On Fri, Nov 4, 2016 at 6:14 AM, Christopher Covington
<cov@xxxxxxxxxxxxxx> wrote:
> Applications such as Just-In-Time (JIT) compilers, Checkpoint/Restore In
> Userspace (CRIU), and User Mode Linux (UML) need to know the highest
> virtual address, TASK_SIZE, to implement pointer tagging or make a first
> educated guess at where to find a large, unused region of memory.
> Unfortunately the currently available mechanisms for determining TASK_SIZE
> are either convoluted and potentially error-prone, such as making repeated
> munmap() calls and checking the return code,

Oh boy -- if you do this you are just asking to segfault.

> or make use of hard-coded
> assumptions that limit an application's portability across kernels with
> different Kconfig options and multiple architectures.
>
> Therefore, expose TASK_SIZE to userspace. While PAGE_SIZE is exposed to
> userspace via an auxiliary vector, that approach is not used for TASK_SIZE
> in case run-time alterations to the usable virtual address range are one
> day implemented, such as through an extension to prctl(PR_SET_MM) or a flag
> to clone. There is no prctl(PR_GET_MM). Instead such information is
> expected to come from /proc/<pid>/stat[m]. For the same extendability
> reason, use a per-pid proc entry rather than a system-wide entry like
> /proc/sys/vm/mmap_min_addr.

First, this should be in status, not stat, but that's moot because
TASK_SIZE is nonsensical as a task property on x86. And, as was
nicely covered yesterday at LPC, we already have too much of a mess in
/proc where per-mm properties are mixed up with per-task properties.
Can we make a point of not adding any new mm-related things to files
that are about the task?

But also, NAK for x86 if you look at TASK_SIZE:

TASK_SIZE is a mess and needs to go away completely -- only
TASK_SIZE_MAX makes any sense. If you want to ask "what the largest
address that could possibly be mapped in this mm", the answer is
2^47-1-PAGE_SIZE [1] on present CPUs. If you want a prctl to return
that, then adding one *might* make sense. OTOH it's a bit unclear
what happens if your task is migrated to a hypothetical future CPU
with more address bits.

If you're a 32-bit process on x86, you have zero high bits free
because the address limit is above 2^31-1.

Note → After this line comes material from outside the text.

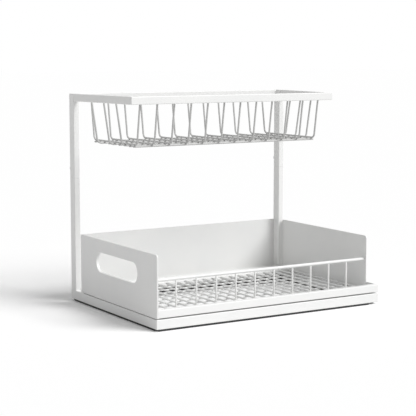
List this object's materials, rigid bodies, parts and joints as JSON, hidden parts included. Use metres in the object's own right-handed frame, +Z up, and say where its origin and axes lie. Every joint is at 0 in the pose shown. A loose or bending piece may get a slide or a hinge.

If you're an x32 process, then (a) I'm surprised and (b) there might
be room for "what is the highest address that an mmap call done
without trickery would return". That could be added as well with a
suitably scary name in prctl. But this is still rather odd: x32
pointers are exactly 32 bits unless you write weird asm code to use
64-bit pointers, and you wouldn't do that because it defeats the whole
point of x32 which is to treat all pointers as exactly 32 bits. So an
x32 application should just hard-code 32 as the number of bits.

[1] That PAGE_SIZE offset has an interesting backstory involving some
overly clever Intel hardware designers and a root hole that, as far as
I know, affected every single x86_64 operating system.

--Andy